Communication with Parents 

Parents can sign up to receive tweets from the teacher to keep them informed about what is going on in class and keep them updated about deadlines.

Interaction with People from Around the World 

Beyond facilitating communication within the course itself, teachers may like the idea of connecting with similar ones in other cities, states or even countries. Through Twitter (and set up by the teacher), students can engage with students in other classrooms around the world.
The 140-character limit offers a nice little challenge for students and innovative educators have taken notice. Whether writing poetry, short stories or something else entirely, Twitter’s unique structure offers up some excellent ways to stimulate creativity.  Some instructors ask class participants to set up real or imaginary feeds roleplaying as significant figures in history or literature, approaching microblog technology "in character" as in this example.

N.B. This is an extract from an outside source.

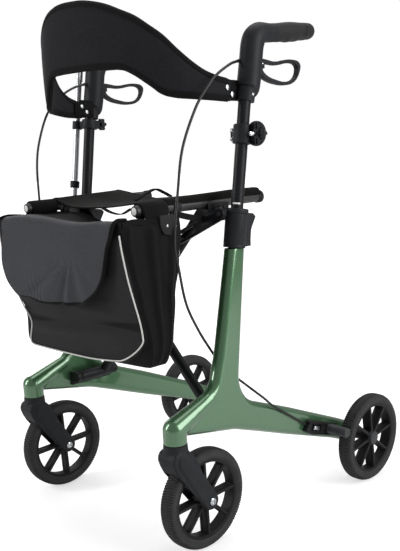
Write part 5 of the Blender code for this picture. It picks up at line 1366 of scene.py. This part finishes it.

One could easily incorporate scientists, artists, and plenty more into the fold as well.  In a language classroom, students could create twitter conversations as an alternative to the traditional dialogues that are often used in language classes.  I’ve also used the ‘six-word memoir’ with language classes.  Maybe the ‘140 character memoir’ is the modern version of this? 

Group Story Making

This is a way to practice students' writing  and creative thinking skills. The teacher can start the story with a sentence, and then the students can each add sentence to continue the story. In this way, the class can create their own class story. 
________of the Day 

The teacher can post an idiom, vocabulary word, quote, or something else "of the day". This can be an excellent supplement to the day’s lesson. If parents are also connected, they can be encouraged to talk about these things at home as well.